Notes on Making Pork Meatballs in Hsinchu, Taiwan

Pork meatball soup, known as gongwan tang, appears early in Hsinchu.
It sits beside rice noodles on menus near Chenghuang Temple.

This pairing is often explained as a set for visitors.
But the connection seems older and more practical.

Both dishes appear to assume the same condition.
They are built on the wind of this place.


A City That Functions as Wind

Hsinchu has long been called a windy city.

From autumn into winter, strong seasonal winds arrive.
Dry, steady, and persistent.

This is not only a matter of laundry drying faster.
The city itself has functioned like a drying device.

Low humidity and constant air movement.
For food processing, these are favorable conditions.

Rice noodles developed here not because of rice alone,
but because boiled strands could be dried quickly and evenly.

The same logic applies to earlier forms of this soup.

Pounding meat takes time.
If temperature rises, fat melts and flavor weakens.

Strong wind and lower temperatures change the workspace.
Whether by tradition or accident, the climate helped.


Black Flecks in a Gray Sphere

Hsinchu’s version of this dish has another feature.

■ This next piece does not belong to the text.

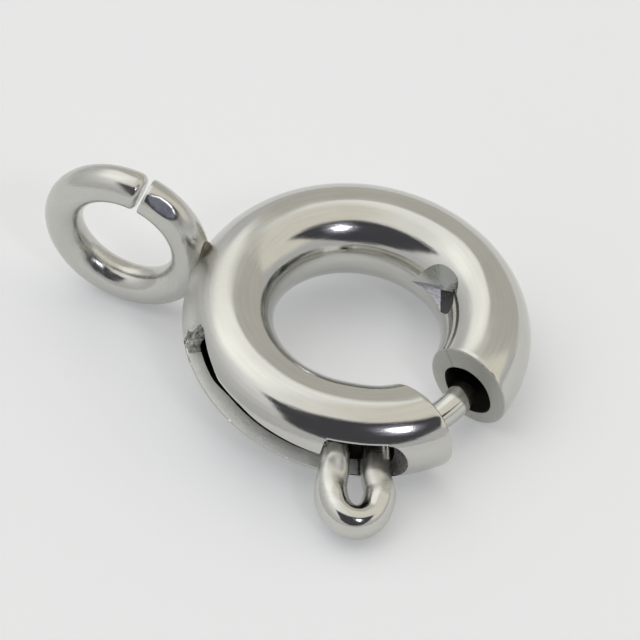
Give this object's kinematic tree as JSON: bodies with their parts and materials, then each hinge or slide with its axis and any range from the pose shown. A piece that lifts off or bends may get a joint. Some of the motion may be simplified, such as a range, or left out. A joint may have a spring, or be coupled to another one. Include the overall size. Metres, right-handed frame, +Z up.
{
  "type": "spring ring clasp",
  "caption": "Round spring clasp for a fine chain: a hollow ring with a gap, closed by a sprung wire tongue with a small loop to pull it back, and an eye soldered on across it.",
  "frame": {"origin": "centre of the main ring, in the middle plane of its tube", "axes": "+Z up from the table it lies on, +X from the eye towards the main ring, the trigger on the -Y side; the main ring leans 6.5 degrees about Y because the eye stands across it and props it up"},
  "size_m": [0.0088, 0.0071, 0.003],
  "materials": {
    "housing": "polished",
    "wire": "polished",
    "spring": "drawn wire"
  },
  "bodies": {
    "housing": {"housing": "housing", "spring": "spring"},
    "tongue": {"tongue": "wire"}
  },
  "joints": [
    {"name": "tongue_pull", "type": "hinge", "parent": "housing", "child": "tongue", "pos_m": [-0.00001, 0, -0.0001], "axis": [-0.2216, 0, -0.9751], "range_deg": [0, 60], "stiffness_Nm_per_rad": 0.0045, "deforming": ["spring"]}
  ]
}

Mushroom-filled meatballs.

In clear broth, gray spheres carry small black dots.
They are not decorative.
They are not hidden.

The black comes from shiitake mushrooms mixed in on purpose.

Why mushrooms.

Pork contains inosinate.
Dried mushrooms contain guanylate.

Together, they do not simply add.
The depth changes when chewed.

This was likely known through experience, not theory.

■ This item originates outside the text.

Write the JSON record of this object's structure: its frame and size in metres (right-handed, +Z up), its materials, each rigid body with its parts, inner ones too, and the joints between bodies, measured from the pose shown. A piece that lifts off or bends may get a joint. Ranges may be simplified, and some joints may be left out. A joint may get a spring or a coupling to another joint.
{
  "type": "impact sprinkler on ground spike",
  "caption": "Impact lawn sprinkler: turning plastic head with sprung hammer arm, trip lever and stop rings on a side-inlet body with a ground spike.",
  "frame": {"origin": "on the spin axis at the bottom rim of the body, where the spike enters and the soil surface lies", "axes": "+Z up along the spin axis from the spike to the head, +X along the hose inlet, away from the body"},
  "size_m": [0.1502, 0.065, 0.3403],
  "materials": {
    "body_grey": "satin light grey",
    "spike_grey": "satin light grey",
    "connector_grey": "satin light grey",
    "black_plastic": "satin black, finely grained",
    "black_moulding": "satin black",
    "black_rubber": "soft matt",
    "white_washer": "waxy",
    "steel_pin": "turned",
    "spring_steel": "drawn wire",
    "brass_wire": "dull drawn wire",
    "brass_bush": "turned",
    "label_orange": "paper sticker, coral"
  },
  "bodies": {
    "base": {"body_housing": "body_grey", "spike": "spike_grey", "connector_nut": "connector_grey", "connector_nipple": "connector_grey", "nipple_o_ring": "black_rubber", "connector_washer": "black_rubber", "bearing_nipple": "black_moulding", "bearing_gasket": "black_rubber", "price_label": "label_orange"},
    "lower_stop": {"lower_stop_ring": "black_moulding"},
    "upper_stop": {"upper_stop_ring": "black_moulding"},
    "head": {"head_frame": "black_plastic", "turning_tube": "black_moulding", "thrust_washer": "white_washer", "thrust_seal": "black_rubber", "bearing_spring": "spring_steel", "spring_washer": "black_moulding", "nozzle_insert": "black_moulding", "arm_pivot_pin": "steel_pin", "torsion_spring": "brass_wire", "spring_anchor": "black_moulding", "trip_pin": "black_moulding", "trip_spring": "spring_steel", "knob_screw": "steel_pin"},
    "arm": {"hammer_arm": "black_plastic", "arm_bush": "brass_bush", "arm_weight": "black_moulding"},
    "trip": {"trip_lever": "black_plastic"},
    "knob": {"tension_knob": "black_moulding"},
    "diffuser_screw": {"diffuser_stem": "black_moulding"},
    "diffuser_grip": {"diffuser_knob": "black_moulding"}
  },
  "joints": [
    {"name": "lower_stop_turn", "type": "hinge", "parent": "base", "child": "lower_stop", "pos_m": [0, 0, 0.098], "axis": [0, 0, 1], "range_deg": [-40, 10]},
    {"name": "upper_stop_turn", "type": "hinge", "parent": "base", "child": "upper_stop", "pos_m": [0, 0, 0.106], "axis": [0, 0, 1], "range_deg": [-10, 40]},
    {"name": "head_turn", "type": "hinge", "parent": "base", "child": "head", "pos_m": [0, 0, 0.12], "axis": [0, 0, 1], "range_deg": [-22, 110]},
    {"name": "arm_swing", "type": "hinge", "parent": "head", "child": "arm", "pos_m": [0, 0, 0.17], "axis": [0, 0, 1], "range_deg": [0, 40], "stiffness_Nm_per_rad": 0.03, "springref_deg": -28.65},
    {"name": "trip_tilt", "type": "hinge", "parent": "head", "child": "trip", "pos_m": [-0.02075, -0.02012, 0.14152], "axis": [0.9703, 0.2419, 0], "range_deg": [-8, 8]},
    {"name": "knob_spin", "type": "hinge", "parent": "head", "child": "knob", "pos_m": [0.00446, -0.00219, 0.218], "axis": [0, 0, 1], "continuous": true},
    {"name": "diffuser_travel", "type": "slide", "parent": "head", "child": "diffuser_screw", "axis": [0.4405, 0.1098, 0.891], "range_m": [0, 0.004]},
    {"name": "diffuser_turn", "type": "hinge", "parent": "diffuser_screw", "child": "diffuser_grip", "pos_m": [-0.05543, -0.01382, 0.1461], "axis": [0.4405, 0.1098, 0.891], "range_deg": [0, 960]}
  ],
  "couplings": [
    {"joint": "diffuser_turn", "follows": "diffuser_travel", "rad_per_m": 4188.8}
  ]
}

Mushrooms gain value through drying.
Again, the wind is involved.

Black flecks scatter evenly through the gray meat.
Visually, this is a planned inclusion.

When bitten, pork fat rises first.
Then the aroma of mushroom follows from behind.

The result has dimension absent from the plain version.

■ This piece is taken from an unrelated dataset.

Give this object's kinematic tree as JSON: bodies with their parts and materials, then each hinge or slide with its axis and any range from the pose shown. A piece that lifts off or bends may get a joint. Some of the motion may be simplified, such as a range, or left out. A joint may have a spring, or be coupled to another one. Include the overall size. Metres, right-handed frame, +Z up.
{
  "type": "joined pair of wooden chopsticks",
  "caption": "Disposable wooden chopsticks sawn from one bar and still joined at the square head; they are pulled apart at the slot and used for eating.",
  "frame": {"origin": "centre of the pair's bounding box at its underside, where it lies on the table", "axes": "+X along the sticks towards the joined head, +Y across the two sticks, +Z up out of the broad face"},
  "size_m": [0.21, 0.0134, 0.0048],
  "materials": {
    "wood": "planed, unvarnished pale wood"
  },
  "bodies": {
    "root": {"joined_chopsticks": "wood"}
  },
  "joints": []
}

Factories as a Form of Continuity

Today, most of these meatballs are made in factories.

Hsinchu has specialist producers.
Large signs, freezers, loading bays.

They no longer resemble stalls.

But this is not a break.
It is a continuation.

The labor of pounding meat moved from hands to machines.

Temperature control, mixing speed, particle size.
What was once left to wind and experience is now numerical.

Frozen packages in Taipei supermarkets often trace back here.

This city supplies texture to the entire island.

It is possible to say that before semiconductors,
Hsinchu was already producing precise meatballs.


What Remains at the Bottom of the Bowl

Drinking this soup in Hsinchu often feels different.

That may be expectation rather than taste.

Still, on a windy evening,
with hot broth and resilient meat,

there is a moment when the reason becomes clear.

Why this dish emerged here.
Why it spread across Taiwan.

The answer settles not in thought, but in the body.

This soup is made of pork, technique,
and the wind of Hsinchu.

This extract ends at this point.